— Exercise description —
In the entries below, find every line holding the string "shown" and collect it.

☆ ☆ ☆ ☆ ☆

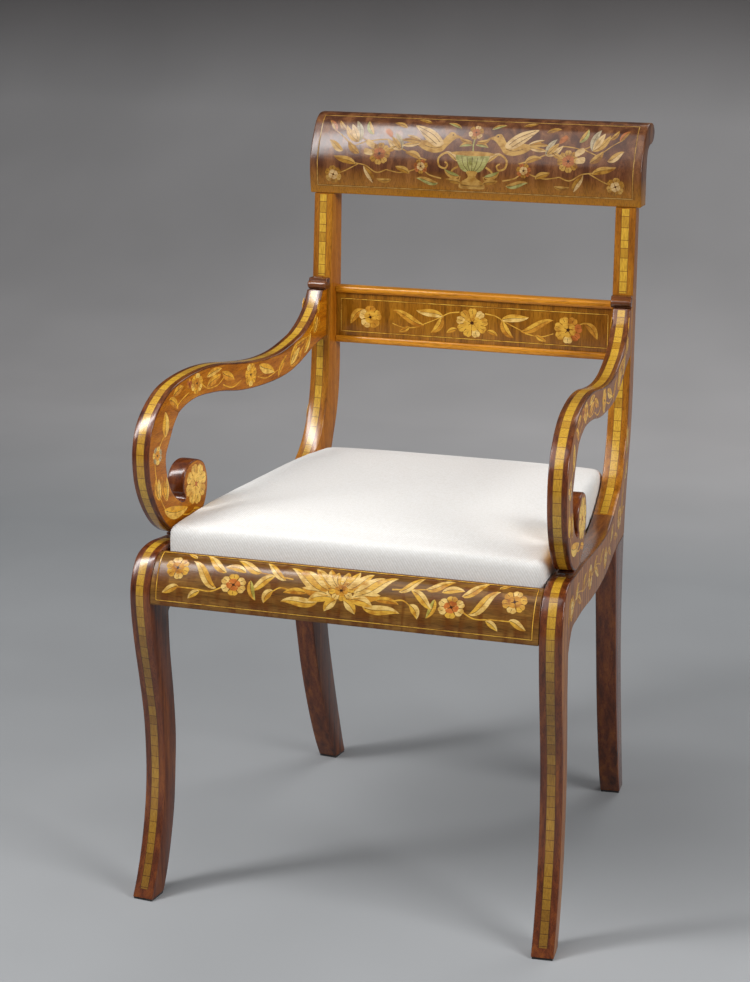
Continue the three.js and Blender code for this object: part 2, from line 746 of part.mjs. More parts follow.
// Middle rail, with a moulding planted on its face along the top and the bottom
function addMidRail() {
  const back = midFront + midRailThickness;
  const panel = [
    new THREE.Vector2(midFront, midBottom),
    new THREE.Vector2(back, midBottom),
    new THREE.Vector2(back, midTop),
    new THREE.Vector2(midFront, midTop),
  ];
  addPiece(
    chair,
    "mid_rail",
    joined(crossRail(panel, fit), sides.map((side) => midTenon(side, 0))),
    veneer,
  );
  const mouldings = {
    mid_rail_moulding_top: [midTop - midMouldingHeight, midTop],
    mid_rail_moulding_bottom: [midBottom, midBottom + midMouldingHeight],
  };
  for (const [name, [bottom, top]] of Object.entries(mouldings)) {
    const face = midFront - fit;
    const section = [
      new THREE.Vector2(face - midMouldingProud, bottom + midMouldingProud),
      new THREE.Vector2(face, bottom),
      new THREE.Vector2(face, top),
      new THREE.Vector2(face - midMouldingProud, top - midMouldingProud),
    ];
    addPiece(chair, name, crossRail(section, fit), mahogany);
  }
}

// Front and rear seat rails, tenoned into the side frames
function addSeatRails() {
  addPiece(
    chair,
    "front_seat_rail",
    joined(crossRail(frontRailProfile(), fit), sides.map((side) => frontTenon(side, 0))),
    veneer,
  );
  addPiece(
    chair,
    "rear_seat_rail",
    joined(crossRail(rearRailProfile(), fit), sides.map((side) => rearTenon(side, 0))),
    mahogany,
  );
}

// Glue blocks in the corners, and a cleat along each side rail, level with the seat's ledge
function addSeatSupports() {
  const blockFront = frontRailBack + fit;
  const blockRear = rearRailFront - fit;
  for (const side of sides) {
    const hand = side > 0 ? "right" : "left";
    const at = (x, y) => new THREE.Vector2(side * x, y);
    const corners = { front: [blockFront, 1], rear: [blockRear, -1] };
    for (const [end, [y, inward]] of Object.entries(corners)) {
      const far = y + inward * cornerBlockLeg;
      const plan = [
        at(innerX(y) - fit, y),
        at(innerX(far) - fit, far),
        at(innerX(y) - fit - cornerBlockLeg, y),
      ];
      addPiece(
        chair,
        "corner_block_" + end + "_" + hand,
        block(plan, ledgeHeight - cornerBlockHeight, ledgeHeight),
        beech,
      );
    }
    const cleatFront = blockFront + cornerBlockLeg + fit;
    const cleatRear = blockRear - cornerBlockLeg - fit;
    const plan = [
      at(innerX(cleatFront) - fit - cleatWidth, cleatFront),
      at(innerX(cleatFront) - fit, cleatFront),
      at(innerX(cleatRear) - fit, cleatRear),
      at(innerX(cleatRear) - fit - cleatWidth, cleatRear),
    ];
    addPiece(
      chair,
      "seat_cleat_" + hand,
      block(plan, ledgeHeight - cleatHeight, ledgeHeight),
      beech,
    );
  }
}

// Drop-in seat: heights of its layers, from the ledge up
const dustBottom = ledgeHeight + fit;
const barBottom = dustBottom + dustClothThickness + fit;
const barTop = barBottom + seatBarThickness;
const webbingBottom = barTop + fit;
const hessianBottom = webbingBottom + webbingThickness + fit;
const stuffingBottom = hessianBottom + hessianThickness + fit;
const cornerSteps = 5;
const edgeSteps = 7;
const shoulderSteps = 3;
const leastRadiusShare = 0.3; // of a corner's radius, however far the plan is drawn in
const crownShares = [0.9, 0.76, 0.58, 0.36]; // rings of the crown, as shares of the plan
const crownPower = 3; // how flat the crown is in the middle

// Distance of the seat's side from the middle, at a depth Y
function seatHalfWidth(y, inset) {
  return innerX(y) - seatPlay - inset;
}

// Plan of the seat: a trapezium with round corners, drawn in by an inset
function seatPlan(inset) {
  const [front, rear] = [seatFront + inset, seatRear - inset];
  const corners = [
    { hand: -1, y: front, round: frontCornerRadius, inward: 1, from: Math.PI },
    { hand: 1, y: front, round: frontCornerRadius, inward: 1, from: (3 * Math.PI) / 2 },
    { hand: 1, y: rear, round: rearCornerRadius, inward: -1, from: 0 },
    { hand: -1, y: rear, round: rearCornerRadius, inward: -1, from: Math.PI / 2 },
  ];
  const arcs = corners.map((corner) => {
    const radius = Math.max(corner.round - inset, corner.round * leastRadiusShare);
    const cy = corner.y + corner.inward * radius;
    const cx = corner.hand * (seatHalfWidth(cy, inset) - radius);
    return Array.from({ length: cornerSteps + 1 }, (_, i) => {
      const angle = corner.from + (Math.PI / 2) * (i / cornerSteps);
      return new THREE.Vector2(cx + radius * Math.cos(angle), cy + radius * Math.sin(angle));
    });
  });
  return arcs.flatMap((arc, i) => {
    const next = arcs[(i + 1) % arcs.length][0];
    const last = arc[arc.length - 1];
    const steps = Array.from({ length: edgeSteps - 1 }, (_, j) => (j + 1) / edgeSteps);
    return [...arc, ...steps.map((step) => last.clone().lerp(next, step))];
  });
}

// One ring of the cushion: the plan, swollen or drawn in, shrunk by a share, at one height
function seatRing(inset, share, z) {
  const middle = new THREE.Vector2(0, (seatFront + seatRear) / 2);
  return seatPlan(inset).map((point) => {
    const placed = point.clone().sub(middle).multiplyScalar(share).add(middle);
    return new THREE.Vector3(placed.x, placed.y, z);
  });
}

// Rings of the shoulder and the crowned top, drawn in by an inset
function crownedRings(inset) {
  const wallTop = barBottom + seatWall - inset;
  const rings = [];
  for (let i = 0; i <= shoulderSteps; i += 1) {
    const angle = (Math.PI / 2) * (i / shoulderSteps);
    const drawnIn = inset + seatShoulder * (1 - Math.cos(angle));
    rings.push(seatRing(drawnIn, 1, wallTop + seatShoulder * Math.sin(angle)));
  }
  const crownBase = wallTop + seatShoulder;
  for (const share of crownShares) {
    const rise = seatCrown * (1 - share ** crownPower);
    rings.push(seatRing(inset + seatShoulder, share, crownBase + rise));
  }
  return { rings, top: new THREE.Vector3(0, (seatFront + seatRear) / 2, crownBase + seatCrown) };
}

// Closes rings of equal counts into one skin; the caps fan to their points.
function skin(rings, firstCap, lastCap) {
  const count = rings[0].length;
  const vertices = [...rings.flat(), firstCap, lastCap].filter(Boolean);
  const faces = [];
  for (let r = 0; r + 1 < rings.length; r += 1) {
    for (let i = 0; i < count; i += 1) {
      const [a, b] = [r * count + i, r * count + ((i + 1) % count)];
      faces.push([a, b, b + count], [a, b + count, a + count]);
    }
  }
  const capBase = rings.length * count;
  const lastRing = (rings.length - 1) * count;
  for (let i = 0; i < count; i += 1) {
    const j = (i + 1) % count;
    if (firstCap) faces.push([capBase, j, i]);
    if (lastCap) faces.push([capBase + (firstCap ? 1 : 0), lastRing + i, lastRing + j]);
  }
  const geometry = new THREE.BufferGeometry();
  const places = vertices.flatMap((vertex) => [vertex.x, vertex.y, vertex.z]);
  geometry.setAttribute("position", new THREE.Float32BufferAttribute(places, 3));
  geometry.setIndex(faces.flat());
  const faceted = geometry.toNonIndexed();
  faceted.computeVertexNormals();
  return faceted;
}

// White cover: a thin shell, open underneath, that wraps the sides of the frame
function addCover(seat) {
  const swell = barBottom + seatWall / 2;
  const bag = (bottom, inset) => {
    const { rings, top } = crownedRings(inset);
    const walls = [seatRing(inset, 1, bottom), seatRing(inset - seatBulge, 1, swell)];
    return toSolid(skin([...walls, ...rings], seatFloor(bottom), top));
  };
  const shell = bag(barBottom, 0).subtract(bag(barBottom - overrun, coverThickness));
  addPiece(seat, "seat_cover", toGeometry(shell), twill);
}

// The middle of the seat at one height
function seatFloor(z) {
  return new THREE.Vector3(0, (seatFront + seatRear) / 2, z);
}

// Stuffing: a crowned pad that fills the cover above the hessian
function addStuffing(seat) {
  const inset = coverThickness + fit;
  const { rings, top } = crownedRings(inset);
  const pad = skin([seatRing(inset, 1, stuffingBottom), ...rings], seatFloor(stuffingBottom), top);
  addPiece(seat, "seat_stuffing", pad, hair);
}

// Beech frame of four bars: the side bars are stub-tenoned into the front and rear ones
function addSeatBars(seat) {
  const inset = coverThickness + fit;
  const plan = new THREE.Shape(seatPlan(inset));
  const slab = (bottom, thickness) =>
    new THREE.ExtrudeGeometry(plan, { depth: thickness, bevelEnabled: false }).translate(0, 0, bottom);
  const innerFront = seatFront + inset + seatBarWidth;
  const innerRear = seatRear - inset - seatBarWidth;
  const reach = frontHalfWidth;
  const whole = toSolid(slab(barBottom, seatBarThickness));
  const middle = (barBottom + barTop) / 2;
  const tongue = seatBarTenonThickness / 2;
  const tongueX = [seatHalfWidth(innerFront, inset) - seatBarWidth, seatHalfWidth(innerRear, inset)];
  const stub = (side, y0, y1, play) => {
    const [near, far] = [tongueX[0] + tongue, tongueX[1] - tongue];
    const [x0, x1] = side > 0 ? [near, far] : [-far, -near];
    return box(x0 - play, x1 + play, y0 - play, y1 + play, middle - tongue - play, middle + tongue + play);
  };
  const frontStub = (side, play) => stub(side, innerFront - seatBarTenon, innerFront + tongue, play);
  const rearStub = (side, play) => stub(side, innerRear - tongue, innerRear + seatBarTenon, play);
  const ends = {
    seat_frame_front: [seatFront - overrun, innerFront, frontStub],
    seat_frame_rear: [innerRear, seatRear + overrun, rearStub],
  };
  for (const [name, [y0, y1, stubs]] of Object.entries(ends)) {
    const bar = whole.intersect(toSolid(box(-reach, reach, y0, y1, barBottom - overrun, barTop + overrun)));
    const sockets = sides.map((side) => stubs(side, fit));
    addPiece(seat, name, carved(toGeometry(bar), sockets), beech);
  }
  for (const side of sides) {
    const hand = side > 0 ? "right" : "left";
    const edge = (y, drawn) => new THREE.Vector2(side * (seatHalfWidth(y, inset) - drawn), y);
    const [front, rear] = [innerFront + fit, innerRear - fit];
    const outline = [
      edge(front, seatBarWidth),
      edge(front, 0),
      edge(rear, 0),
      edge(rear, seatBarWidth),
    ];
    const bar = block(outline, barBottom, barTop);
    const stubs = [frontStub(side, 0), rearStub(side, 0)];
    addPiece(seat, "seat_frame_" + hand, joined(bar, stubs), beech);
  }
}

// Webbing: straps crossing at even steps, as one woven grid tacked to the bars
function addWebbing(seat) {
  const plan = seatPlan(coverThickness + fit + webEdge / 2);
  const grid = block(plan, webbingBottom, webbingBottom + webbingThickness);
  const pitch = webStrapWidth + webGap;
  const half = webGap / 2;
  const room = seatRear - seatFront - 2 * webEdge - webStrapWidth;
  const rows = Math.floor(room / pitch);
  const holes = [];
  for (let row = 0; row < rows; row += 1) {
    const y = (seatFront + seatRear) / 2 + (row - (rows - 1) / 2) * pitch;
    const width = 2 * seatHalfWidth(y + half, webEdge + webStrapWidth / 2);
    const columns = Math.floor(width / pitch);
    for (let column = 0; column < columns; column += 1) {
      const x = (column - (columns - 1) / 2) * pitch;
      const [under, over] = [webbingBottom - overrun, webbingBottom + overrun];
      holes.push(box(x - half, x + half, y - half, y + half, under, over));
    }
  }
  addPiece(seat, "seat_webbing", carved(grid, holes), jute);
}

// Hessian over the webbing, and the black dust cloth under the frame
function addSeatCloths(seat) {
  const inset = coverThickness + fit;
  const sheet = (name, bottom, thickness, finish) => {
    const plan = new THREE.Shape(seatPlan(inset));
    const geometry = new THREE.ExtrudeGeometry(plan, { depth: thickness, bevelEnabled: false });
    addPiece(seat, name, geometry.translate(0, 0, bottom), finish);
  };
  sheet("seat_hessian", hessianBottom, hessianThickness, jute);
  sheet("seat_dust_cloth", dustBottom, dustClothThickness, calico);
}

function addSeat() {
  const seat = new THREE.Group();
  seat.name = "seat";
  chair.add(seat);
  addSeatBars(seat);
  addWebbing(seat);
  addSeatCloths(seat);
  addStuffing(seat);
  addCover(seat);
}

addCrest();
addMidRail();
addSeatRails();
addSeatSupports();
addSeat();

export default chair;
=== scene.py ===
import logging
import math
from collections.abc import Callable, Sequence
from dataclasses import dataclass, field
from enum import Enum

import bmesh
import bpy
from mathutils import Matrix, Vector
from mathutils.geometry import tessellate_polygon


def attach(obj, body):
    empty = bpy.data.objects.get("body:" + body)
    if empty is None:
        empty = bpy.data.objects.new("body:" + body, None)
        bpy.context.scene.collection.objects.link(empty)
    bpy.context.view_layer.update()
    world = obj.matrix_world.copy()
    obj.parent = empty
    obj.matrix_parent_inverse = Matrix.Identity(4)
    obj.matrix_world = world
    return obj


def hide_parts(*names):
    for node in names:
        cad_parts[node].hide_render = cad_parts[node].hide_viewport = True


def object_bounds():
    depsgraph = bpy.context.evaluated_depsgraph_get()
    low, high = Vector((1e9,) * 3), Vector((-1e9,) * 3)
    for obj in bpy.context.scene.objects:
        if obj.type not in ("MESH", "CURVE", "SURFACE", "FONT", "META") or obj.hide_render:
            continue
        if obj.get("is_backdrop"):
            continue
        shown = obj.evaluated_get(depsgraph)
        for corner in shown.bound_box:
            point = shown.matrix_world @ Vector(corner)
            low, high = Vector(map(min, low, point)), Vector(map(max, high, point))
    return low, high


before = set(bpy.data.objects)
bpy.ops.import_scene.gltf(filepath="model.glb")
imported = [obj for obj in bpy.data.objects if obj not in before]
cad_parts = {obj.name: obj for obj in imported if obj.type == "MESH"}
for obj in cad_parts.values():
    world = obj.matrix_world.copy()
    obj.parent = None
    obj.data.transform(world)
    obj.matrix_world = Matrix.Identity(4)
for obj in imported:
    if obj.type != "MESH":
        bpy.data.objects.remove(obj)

LOG = logging.getLogger("marquetry_chair")
MM = 0.001
TINY = 1e-9
FRAME_BODY = "chair_frame"
SEAT_BODY = "seat"

Flat = tuple[float, float]
Spot = tuple[float, float, float]
Run = Sequence[Flat]
Place = Callable[[float, float, float], Vector]
Piece = bpy.types.Object
Material = bpy.types.Material
Tree = bpy.types.NodeTree
Node = bpy.types.Node
Socket = tuple[Node, str | int]
Mesh = bmesh.types.BMesh
Vert = bmesh.types.BMVert


class Hand(Enum):
    """The two side frames, with the sign of their X."""

    LEFT = -1
    RIGHT = 1

    @property
    def word(self) -> str:
        """The ending of the side's piece names."""
        return self.name.lower()


# ---- curves in a plane


def spline(points: Run, steps: int = 8) -> list[Flat]:
    """A smooth run through points.

    Args:
        points: The points it goes through.
        steps: How many pieces each span is cut into.

    Returns:
        The points of the run, both ends with them.
    """
    last = len(points) - 1
    run: list[Flat] = []
    for i in range(last):
        a, b, c, d = (points[max(i - 1, 0)], points[i], points[i + 1], points[min(i + 2, last)])
        for k in range(steps):
            t = k / steps
            run.append(tuple(_catmull(a[n], b[n], c[n], d[n], t) for n in (0, 1)))
    run.append(points[last])
    return run


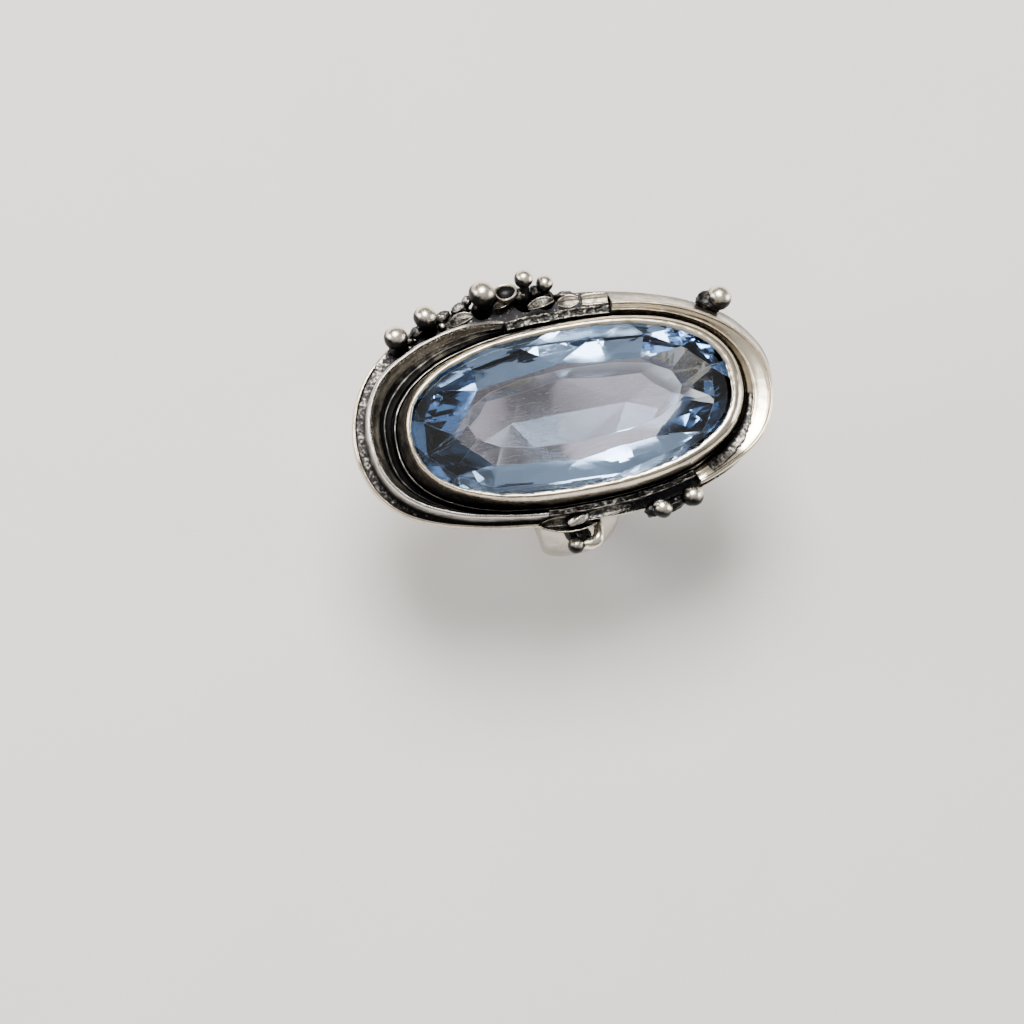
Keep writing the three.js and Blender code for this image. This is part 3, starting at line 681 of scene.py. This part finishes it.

☆ ☆ ☆ ☆ ☆

— Solution for this exercise —
        shown = obj.evaluated_get(depsgraph)
        for corner in shown.bound_box:
            point = shown.matrix_world @ Vector(corner)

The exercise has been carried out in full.